START DATA EXCERPT

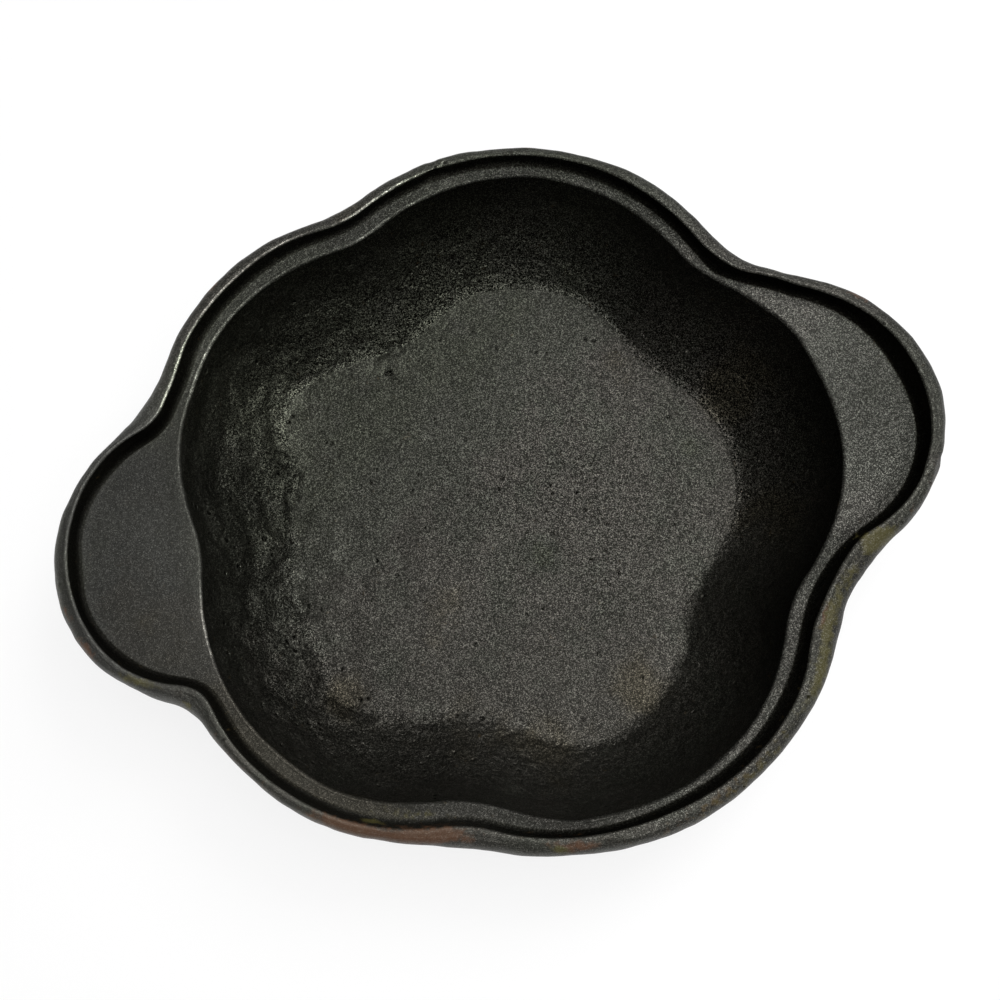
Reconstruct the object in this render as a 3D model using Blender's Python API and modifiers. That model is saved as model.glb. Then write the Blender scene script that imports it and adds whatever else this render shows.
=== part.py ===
# Garlic roaster dish: one iron casting, a five-lobed bowl whose rim runs out into two tab handles.
# Metres, +Z up. The origin is on the table under the middle of the bowl, +X points to the right handle.
# The dish is the same on both sides of its long axis, so one half is lofted and then mirrored.

import math
from collections import namedtuple

import bmesh
import bpy

# Heights
BOWL_DEPTH = 0.021              # from the lid seat down to the flat floor
BOWL_THICKNESS = 0.0035         # floor and wall alike
FLANGE_THICKNESS = 0.0035       # iron under the lid seat and under the handles' flat tops
RIM_HEIGHT = 0.003              # rim above the lid seat

# Bowl mouth: equal round lobes joined by soft hollows, the first lobe towards +X
LOBE_COUNT = 5
LOBE_CENTRE_DISTANCE = 0.0227   # middle of the bowl to the middle of each lobe's arc
LOBE_RADIUS = 0.0403
MOUTH_HOLLOW_RADIUS = 0.030

# Bowl wall: a small arc up from the flat floor, then a large one to the mouth
WALL_RUN = 0.0159               # how far the wall spreads between floor and mouth
FOOT_RADIUS = 0.005
WALL_RADIUS = 0.034

# Lid seat round the mouth, with the handles' flat tops at the same level
SEAT_WIDTH = 0.0024
SEAT_HOLLOW_RADIUS = 0.0247     # between two lobes
RIGHT_TAB_CENTRE = 0.0544       # along +X
LEFT_TAB_CENTRE = 0.0552        # along -X
TAB_FLAT_RADIUS = 0.0244
RIGHT_TAB_HOLLOW_RADIUS = 0.030
LEFT_TAB_HOLLOW_RADIUS = 0.0085

# Rim round the seat
STEP_RUN = 0.0012               # the step from seat to rim leans outwards by this much
RIM_LAND = 0.0012               # flat top of the rim
RIM_FLANK_RUN = 0.0020          # the rim's outside falls away over this width
TAB_END_FLANK_GROWTH = 0.0008   # the flank is wider by this much at the end of each handle
FLANK_HOLLOW_RADIUS = 0.045
FLANK_RIGHT_TAB_HOLLOW_RADIUS = 0.060
FLANK_LEFT_TAB_HOLLOW_RADIUS = 0.0117

# Rounding
EDGE_ROUNDING = 0.0005
FLANGE_ROOT_FILLET = 0.0025     # where the flange's underside meets the bowl's outer wall

# Facets
POINTS_ROUND_HALF = 72
FOOT_STEPS = 4
WALL_STEPS = 6
FLANK_STEPS = 5
ROOT_STEPS = 3
EDGE_SEGMENTS = 2

# Levels and reaches that follow from the sizes above
SEAT_LEVEL = BOWL_THICKNESS + BOWL_DEPTH
RIM_LEVEL = SEAT_LEVEL + RIM_HEIGHT
FLANGE_UNDERSIDE_LEVEL = SEAT_LEVEL - FLANGE_THICKNESS
LOBE_PITCH = 2 * math.pi / LOBE_COUNT

DISH_NAME = "roaster_dish"
COLLECTION_NAME = "garlic_roaster"
MERGE_DISTANCE = 0.00001
SMOOTH_ANGLE = math.radians(35)

Circle = namedtuple("Circle", "x y radius")
Arc = namedtuple("Arc", "circle bulges last_angle")
Section = namedtuple("Section", "foot wall foot_slope mouth_slope")


def clear_scene():
    for thing in list(bpy.data.objects):
        bpy.data.objects.remove(thing, do_unlink=True)


def circle_at(distance, angle, radius):
    return Circle(distance * math.cos(angle), distance * math.sin(angle), radius)


def centre_from(first, reach_first, second, reach_second):
    # The point at the given distances from two centres, to the right of the way from first to second
    gap_x = second.x - first.x
    gap_y = second.y - first.y
    gap = math.hypot(gap_x, gap_y)
    along = (reach_first ** 2 - reach_second ** 2 + gap ** 2) / (2 * gap)
    across = math.sqrt(reach_first ** 2 - along ** 2)
    x = first.x + (gap_x * along + gap_y * across) / gap
    y = first.y + (gap_y * along - gap_x * across) / gap
    return x, y


def hollow_between(first, second, radius):
    # The circle that touches both circles on their outside, away from the middle of the bowl
    x, y = centre_from(first, first.radius + radius, second, second.radius + radius)
    return Circle(x, y, radius)


def touch_angle(convex, hollow):
    share = convex.radius / (convex.radius + hollow.radius)
    x = convex.x + (hollow.x - convex.x) * share
    y = convex.y + (hollow.y - convex.y) * share
    return math.atan2(y, x) % (2 * math.pi)


def chain_outline(circles, hollow_radii):
    # Arcs from +X round to -X: each circle in turn, and the hollow that joins it to the next
    arcs = []
    for first, second, radius in zip(circles, circles[1:], hollow_radii):
        hollow = hollow_between(first, second, radius)
        arcs.append(Arc(first, True, touch_angle(first, hollow)))
        arcs.append(Arc(hollow, False, touch_angle(second, hollow)))
    arcs.append(Arc(circles[-1], True, 2 * math.pi))
    return arcs


def outline_radius(arcs, angle):
    # Distance from the middle of the bowl to the outline, in the given direction
    arc = next(arc for arc in arcs if angle <= arc.last_angle)
    circle = arc.circle
    along = circle.x * math.cos(angle) + circle.y * math.sin(angle)
    aside = circle.x * math.sin(angle) - circle.y * math.cos(angle)
    half_chord = math.sqrt(circle.radius ** 2 - aside ** 2)
    return along + half_chord if arc.bulges else along - half_chord


def bowl_outline(offset):
    # The mouth's outline, moved outwards by the offset
    lobes = [
        circle_at(LOBE_CENTRE_DISTANCE, index * LOBE_PITCH, LOBE_RADIUS + offset)
        for index in range(LOBE_COUNT // 2 + 2)
    ]
    return chain_outline(lobes, [MOUTH_HOLLOW_RADIUS - offset] * (len(lobes) - 1))


def rim_outline(offset, tab_growth, right_hollow, lobe_hollow, left_hollow):
    # The seat's outer edge, moved outwards by the offset: handle, lobes between, handle.
    # The tab growth moves each handle's round end outwards along its axis.
    lobe_angles = [index * LOBE_PITCH for index in range(1, (LOBE_COUNT + 1) // 2)]
    lobe_radius = LOBE_RADIUS + SEAT_WIDTH + offset
    lobes = [circle_at(LOBE_CENTRE_DISTANCE, angle, lobe_radius) for angle in lobe_angles]
    right_tab = circle_at(RIGHT_TAB_CENTRE + tab_growth, 0, TAB_FLAT_RADIUS + offset)
    left_tab = circle_at(LEFT_TAB_CENTRE + tab_growth, math.pi, TAB_FLAT_RADIUS + offset)
    hollows = [right_hollow] + [lobe_hollow] * (len(lobes) - 1) + [left_hollow]
    return chain_outline([right_tab] + lobes + [left_tab], hollows)


def seat_edge_outline(offset):
    return rim_outline(
        offset,
        0.0,
        RIGHT_TAB_HOLLOW_RADIUS - offset,
        SEAT_HOLLOW_RADIUS - offset,
        LEFT_TAB_HOLLOW_RADIUS - offset,
    )


def flank_foot_outline():
    return rim_outline(
        STEP_RUN + RIM_LAND + RIM_FLANK_RUN,
        TAB_END_FLANK_GROWTH,
        FLANK_RIGHT_TAB_HOLLOW_RADIUS,
        FLANK_HOLLOW_RADIUS,
        FLANK_LEFT_TAB_HOLLOW_RADIUS,
    )


def even_angles(arcs):
    # Directions from +X to -X whose points lie at equal steps along the outline
    samples = 40 * POINTS_ROUND_HALF
    directions = [math.pi * index / samples for index in range(samples + 1)]
    travelled = [0.0]
    for before, after in zip(directions, directions[1:]):
        radius_before = outline_radius(arcs, before)
        radius_after = outline_radius(arcs, after)
        arc_length = (after - before) * (radius_before + radius_after) / 2
        travelled.append(travelled[-1] + math.hypot(arc_length, radius_after - radius_before))
    angles = []
    sample = 0
    for index in range(POINTS_ROUND_HALF + 1):
        target = travelled[-1] * index / POINTS_ROUND_HALF
        while sample < samples and travelled[sample] < target:
            sample += 1
        angles.append(directions[sample])
    return angles


def ring(arcs, angles, level):
    return [(outline_radius(arcs, angle), level) for angle in angles]


def wall_section():
    # The bowl's inner face in section, x being the offset from the mouth's outline and y the level:
    # an arc that leaves the floor flat, then one that runs on from it to the mouth's edge
    foot = Circle(-WALL_RUN, BOWL_THICKNESS + FOOT_RADIUS, FOOT_RADIUS)
    mouth = Circle(0.0, SEAT_LEVEL, 0.0)
    x, y = centre_from(mouth, WALL_RADIUS, foot, WALL_RADIUS - FOOT_RADIUS)
    foot_slope = math.atan2(foot.x - x, y - foot.y)
    mouth_slope = math.atan2(mouth.x - x, y - mouth.y)
    return Section(foot, Circle(x, y, WALL_RADIUS), foot_slope, mouth_slope)


def wall_rings(angles, section, thickness, top_slope):
    # Rings from the flat floor up to the given slope, at a distance outside the inner face
    slopes = [section.foot_slope * step / FOOT_STEPS for step in range(FOOT_STEPS)]
    rise = top_slope - section.foot_slope
    slopes += [section.foot_slope + rise * step / WALL_STEPS for step in range(WALL_STEPS + 1)]
    rings = []
    for slope in slopes:
        arc = section.foot if slope < section.foot_slope else section.wall
        radius = arc.radius + thickness
        offset = arc.x + radius * math.sin(slope)
        level = arc.y - radius * math.cos(slope)
        rings.append(ring(bowl_outline(offset), angles, level))
    return rings


def inner_wall_rings(angles):
    section = wall_section()
    return wall_rings(angles, section, 0.0, section.mouth_slope)


def outer_wall_rings(angles):
    # The outer face stops under the flange, below the root fillet
    section = wall_section()
    top_level = FLANGE_UNDERSIDE_LEVEL - FLANGE_ROOT_FILLET
    top_cosine = (section.wall.y - top_level) / (section.wall.radius + BOWL_THICKNESS)
    return wall_rings(angles, section, BOWL_THICKNESS, math.acos(top_cosine))


def blend_rings(first, last, steps):
    # Quarter-ellipse rings between two rings, without the two. The curve leaves the first ring
    # flat and reaches the last one upright.
    rings = []
    for step in range(1, steps):
        swing = math.pi / 2 * step / steps
        radius_share = math.sin(swing)
        level_share = 1 - math.cos(swing)
        rings.append([
            (
                radius_a + (radius_b - radius_a) * radius_share,
                level_a + (level_b - level_a) * level_share,
            )
            for (radius_a, level_a), (radius_b, level_b) in zip(first, last)
        ])
    return rings


def rim_rings(angles):
    # Seat, step, flat rim top, rounded flank and the flange's outer lower edge
    seat_edge = ring(seat_edge_outline(0.0), angles, SEAT_LEVEL)
    rim_inside = ring(seat_edge_outline(STEP_RUN), angles, RIM_LEVEL)
    rim_crown = ring(seat_edge_outline(STEP_RUN + RIM_LAND), angles, RIM_LEVEL)
    flank_foot = ring(flank_foot_outline(), angles, FLANGE_UNDERSIDE_LEVEL)
    flank = blend_rings(rim_crown, flank_foot, FLANK_STEPS)
    return [seat_edge, rim_inside, rim_crown] + flank + [flank_foot]


def root_rings(angles, wall_top):
    # Fillet from the flange's underside round into the top of the outer wall
    underside = []
    for radius, level in wall_top:
        underside.append((radius + FLANGE_ROOT_FILLET, FLANGE_UNDERSIDE_LEVEL))
    return [underside] + blend_rings(underside, wall_top, ROOT_STEPS)


def dish_rings(angles):
    # From the edge of the bowl's floor, up, over the rim and down to the edge of the base
    outer_wall = outer_wall_rings(angles)
    outer_wall.reverse()
    root = root_rings(angles, outer_wall[0])
    return inner_wall_rings(angles) + rim_rings(angles) + root + outer_wall


def loft_half(mesh, angles, rings):
    rows = []
    for points in rings:
        row = []
        for angle, (radius, level) in zip(angles, points):
            side = 0.0 if angle in (angles[0], angles[-1]) else radius * math.sin(angle)
            row.append(mesh.verts.new((radius * math.cos(angle), side, level)))
        rows.append(row)
    for lower, upper in zip(rows, rows[1:]):
        for index in range(len(angles) - 1):
            mesh.faces.new((lower[index], upper[index], upper[index + 1], lower[index + 1]))
    return rows


def close_with_fan(mesh, row, level, faces_up):
    middle = mesh.verts.new((0.0, 0.0, level))
    for near, far in zip(row, row[1:]):
        corners = (middle, near, far) if faces_up else (middle, far, near)
        mesh.faces.new(corners)


def iron_material():
    material = bpy.data.materials.new("seasoned_iron")
    material.use_nodes = True
    shader = material.node_tree.nodes["Principled BSDF"]
    shader.inputs["Base Color"].default_value = (0.055, 0.054, 0.048, 1.0)
    shader.inputs["Roughness"].default_value = 0.6
    shader.inputs["Metallic"].default_value = 0.2
    material.diffuse_color = (0.055, 0.054, 0.048, 1.0)
    return material


def add_mirror(dish):
    mirror = dish.modifiers.new("other_side", "MIRROR")
    mirror.use_axis = (False, True, False)
    mirror.use_clip = True
    mirror.merge_threshold = MERGE_DISTANCE


def add_edge_rounding(dish):
    rounding = dish.modifiers.new("rounded_edges", "BEVEL")
    rounding.limit_method = "ANGLE"
    rounding.angle_limit = SMOOTH_ANGLE
    rounding.offset_type = "OFFSET"
    rounding.width = EDGE_ROUNDING
    rounding.segments = EDGE_SEGMENTS


def make_dish(collection):
    angles = even_angles(flank_foot_outline())
    mesh = bmesh.new()
    rows = loft_half(mesh, angles, dish_rings(angles))
    close_with_fan(mesh, rows[0], BOWL_THICKNESS, faces_up=True)
    close_with_fan(mesh, rows[-1], 0.0, faces_up=False)
    data = bpy.data.meshes.new(DISH_NAME)
    mesh.to_mesh(data)
    mesh.free()
    data.shade_smooth()
    data.set_sharp_from_angle(angle=SMOOTH_ANGLE)
    data.materials.append(iron_material())
    dish = bpy.data.objects.new(DISH_NAME, data)
    collection.objects.link(dish)
    add_mirror(dish)
    add_edge_rounding(dish)
    return dish


def main():
    clear_scene()
    collection = bpy.data.collections.new(COLLECTION_NAME)
    bpy.context.scene.collection.children.link(collection)
    make_dish(collection)


main()
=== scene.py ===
import bpy
import bmesh
import math
from mathutils import Matrix, Vector, noise


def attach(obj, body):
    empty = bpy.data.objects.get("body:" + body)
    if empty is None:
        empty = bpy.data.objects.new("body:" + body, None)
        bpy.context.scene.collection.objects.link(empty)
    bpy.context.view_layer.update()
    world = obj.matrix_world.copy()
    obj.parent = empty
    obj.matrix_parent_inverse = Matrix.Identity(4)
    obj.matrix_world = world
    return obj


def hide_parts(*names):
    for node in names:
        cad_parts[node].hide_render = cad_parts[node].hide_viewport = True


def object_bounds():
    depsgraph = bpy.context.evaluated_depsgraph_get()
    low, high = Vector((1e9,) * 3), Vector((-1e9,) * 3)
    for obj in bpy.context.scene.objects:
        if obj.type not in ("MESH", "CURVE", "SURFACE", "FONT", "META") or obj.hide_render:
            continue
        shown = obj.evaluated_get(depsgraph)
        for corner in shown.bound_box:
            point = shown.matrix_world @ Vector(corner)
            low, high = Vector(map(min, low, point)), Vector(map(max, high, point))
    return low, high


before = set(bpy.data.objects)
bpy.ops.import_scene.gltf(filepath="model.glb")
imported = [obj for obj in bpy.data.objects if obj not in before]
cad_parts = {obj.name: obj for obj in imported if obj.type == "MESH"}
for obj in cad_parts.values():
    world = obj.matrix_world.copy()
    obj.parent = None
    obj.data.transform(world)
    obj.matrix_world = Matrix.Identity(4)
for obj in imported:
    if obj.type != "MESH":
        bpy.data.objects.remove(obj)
cadLow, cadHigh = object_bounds()  # the box that the visual model has to stay inside
print("frame loaded")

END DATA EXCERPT

Where a line above holds the string "modifiers", show that line.

Reconstruct the object in this render as a 3D model using Blender's Python API and modifiers. That model is saved as model.glb. Then write the Blender scene script that imports it and adds whatever else this render shows.
    mirror = dish.modifiers.new("other_side", "MIRROR")
    rounding = dish.modifiers.new("rounded_edges", "BEVEL")